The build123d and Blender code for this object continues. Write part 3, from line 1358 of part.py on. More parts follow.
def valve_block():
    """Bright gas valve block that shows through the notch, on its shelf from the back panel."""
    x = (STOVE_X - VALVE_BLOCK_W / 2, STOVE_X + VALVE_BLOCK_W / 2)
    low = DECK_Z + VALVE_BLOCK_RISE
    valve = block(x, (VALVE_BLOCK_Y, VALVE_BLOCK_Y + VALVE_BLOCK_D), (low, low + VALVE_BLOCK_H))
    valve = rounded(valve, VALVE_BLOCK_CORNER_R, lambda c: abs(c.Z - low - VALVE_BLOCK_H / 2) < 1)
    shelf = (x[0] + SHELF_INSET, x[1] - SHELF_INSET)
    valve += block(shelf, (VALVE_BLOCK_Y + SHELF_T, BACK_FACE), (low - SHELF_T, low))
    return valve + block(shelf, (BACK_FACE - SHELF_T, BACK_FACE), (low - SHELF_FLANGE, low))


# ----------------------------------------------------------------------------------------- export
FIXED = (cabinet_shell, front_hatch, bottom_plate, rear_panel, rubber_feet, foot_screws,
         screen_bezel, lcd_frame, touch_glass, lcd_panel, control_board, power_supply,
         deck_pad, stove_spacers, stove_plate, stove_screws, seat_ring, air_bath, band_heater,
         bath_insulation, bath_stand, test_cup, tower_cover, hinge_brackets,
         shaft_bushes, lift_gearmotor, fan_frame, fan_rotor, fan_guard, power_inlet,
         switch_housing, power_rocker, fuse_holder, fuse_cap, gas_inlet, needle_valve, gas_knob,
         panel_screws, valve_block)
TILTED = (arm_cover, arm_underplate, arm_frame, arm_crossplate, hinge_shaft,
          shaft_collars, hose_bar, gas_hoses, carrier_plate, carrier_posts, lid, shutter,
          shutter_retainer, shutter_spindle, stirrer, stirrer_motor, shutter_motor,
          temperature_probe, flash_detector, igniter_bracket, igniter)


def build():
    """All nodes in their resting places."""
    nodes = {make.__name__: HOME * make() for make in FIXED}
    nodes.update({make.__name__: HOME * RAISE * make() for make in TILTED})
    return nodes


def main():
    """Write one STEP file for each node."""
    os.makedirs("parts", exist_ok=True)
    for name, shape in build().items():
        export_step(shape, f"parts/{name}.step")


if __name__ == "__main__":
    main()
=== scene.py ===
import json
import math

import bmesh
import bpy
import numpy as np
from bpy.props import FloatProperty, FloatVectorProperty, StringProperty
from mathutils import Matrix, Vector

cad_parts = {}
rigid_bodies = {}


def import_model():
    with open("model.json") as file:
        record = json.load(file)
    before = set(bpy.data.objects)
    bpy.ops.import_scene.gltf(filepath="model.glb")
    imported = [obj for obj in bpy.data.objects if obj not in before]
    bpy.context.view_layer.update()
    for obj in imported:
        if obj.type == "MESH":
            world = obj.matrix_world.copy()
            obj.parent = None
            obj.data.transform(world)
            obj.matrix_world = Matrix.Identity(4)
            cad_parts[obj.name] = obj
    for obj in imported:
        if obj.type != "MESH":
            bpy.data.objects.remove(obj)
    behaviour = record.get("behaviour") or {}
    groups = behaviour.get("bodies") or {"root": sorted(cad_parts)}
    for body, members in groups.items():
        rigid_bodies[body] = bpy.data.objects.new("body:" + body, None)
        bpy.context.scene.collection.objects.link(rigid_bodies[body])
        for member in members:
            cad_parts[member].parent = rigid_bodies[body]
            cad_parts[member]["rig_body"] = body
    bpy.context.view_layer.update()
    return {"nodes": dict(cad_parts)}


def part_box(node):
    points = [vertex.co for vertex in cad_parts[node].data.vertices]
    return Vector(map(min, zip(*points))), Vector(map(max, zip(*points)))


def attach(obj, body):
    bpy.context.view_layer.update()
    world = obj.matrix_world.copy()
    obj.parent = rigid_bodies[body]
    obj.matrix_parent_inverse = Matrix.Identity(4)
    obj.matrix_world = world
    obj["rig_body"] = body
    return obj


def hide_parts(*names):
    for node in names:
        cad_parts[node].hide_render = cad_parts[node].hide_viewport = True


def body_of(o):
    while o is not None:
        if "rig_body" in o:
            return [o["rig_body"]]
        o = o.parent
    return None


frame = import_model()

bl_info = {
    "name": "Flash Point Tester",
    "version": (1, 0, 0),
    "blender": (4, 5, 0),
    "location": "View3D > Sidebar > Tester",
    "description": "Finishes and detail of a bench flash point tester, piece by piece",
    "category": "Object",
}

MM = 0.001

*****

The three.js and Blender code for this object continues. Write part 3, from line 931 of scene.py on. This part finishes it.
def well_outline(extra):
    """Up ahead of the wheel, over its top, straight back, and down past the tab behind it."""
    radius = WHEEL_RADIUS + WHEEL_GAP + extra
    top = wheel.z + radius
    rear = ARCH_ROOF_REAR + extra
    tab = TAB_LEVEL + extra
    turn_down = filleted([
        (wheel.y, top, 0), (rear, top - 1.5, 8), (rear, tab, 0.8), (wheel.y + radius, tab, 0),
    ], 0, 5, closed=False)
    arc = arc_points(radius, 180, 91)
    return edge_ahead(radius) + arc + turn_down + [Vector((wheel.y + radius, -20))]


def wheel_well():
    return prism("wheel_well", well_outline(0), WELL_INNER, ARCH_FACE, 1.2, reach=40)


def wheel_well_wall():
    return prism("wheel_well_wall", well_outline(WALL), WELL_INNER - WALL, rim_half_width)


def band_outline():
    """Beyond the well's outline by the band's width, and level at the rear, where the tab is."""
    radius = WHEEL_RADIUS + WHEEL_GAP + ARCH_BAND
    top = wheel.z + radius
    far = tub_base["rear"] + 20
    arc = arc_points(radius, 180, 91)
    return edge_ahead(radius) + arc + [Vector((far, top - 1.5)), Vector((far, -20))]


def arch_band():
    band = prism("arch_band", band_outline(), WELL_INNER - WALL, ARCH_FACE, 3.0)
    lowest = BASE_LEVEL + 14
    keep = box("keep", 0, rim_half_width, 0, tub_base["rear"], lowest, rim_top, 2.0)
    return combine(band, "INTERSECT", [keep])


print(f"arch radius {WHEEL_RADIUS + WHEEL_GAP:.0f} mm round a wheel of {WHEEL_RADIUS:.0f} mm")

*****

TASK PROMPT | Copy out exactly the lines running from the one with "HOME * RAISE" to the one with "for body, members", including both ends, and nothing more.

WRITTEN RESPONSE |
    nodes.update({make.__name__: HOME * RAISE * make() for make in TILTED})
    return nodes


def main():
    """Write one STEP file for each node."""
    os.makedirs("parts", exist_ok=True)
    for name, shape in build().items():
        export_step(shape, f"parts/{name}.step")


if __name__ == "__main__":
    main()
=== scene.py ===
import json
import math

import bmesh
import bpy
import numpy as np
from bpy.props import FloatProperty, FloatVectorProperty, StringProperty
from mathutils import Matrix, Vector

cad_parts = {}
rigid_bodies = {}


def import_model():
    with open("model.json") as file:
        record = json.load(file)
    before = set(bpy.data.objects)
    bpy.ops.import_scene.gltf(filepath="model.glb")
    imported = [obj for obj in bpy.data.objects if obj not in before]
    bpy.context.view_layer.update()
    for obj in imported:
        if obj.type == "MESH":
            world = obj.matrix_world.copy()
            obj.parent = None
            obj.data.transform(world)
            obj.matrix_world = Matrix.Identity(4)
            cad_parts[obj.name] = obj
    for obj in imported:
        if obj.type != "MESH":
            bpy.data.objects.remove(obj)
    behaviour = record.get("behaviour") or {}
    groups = behaviour.get("bodies") or {"root": sorted(cad_parts)}
    for body, members in groups.items():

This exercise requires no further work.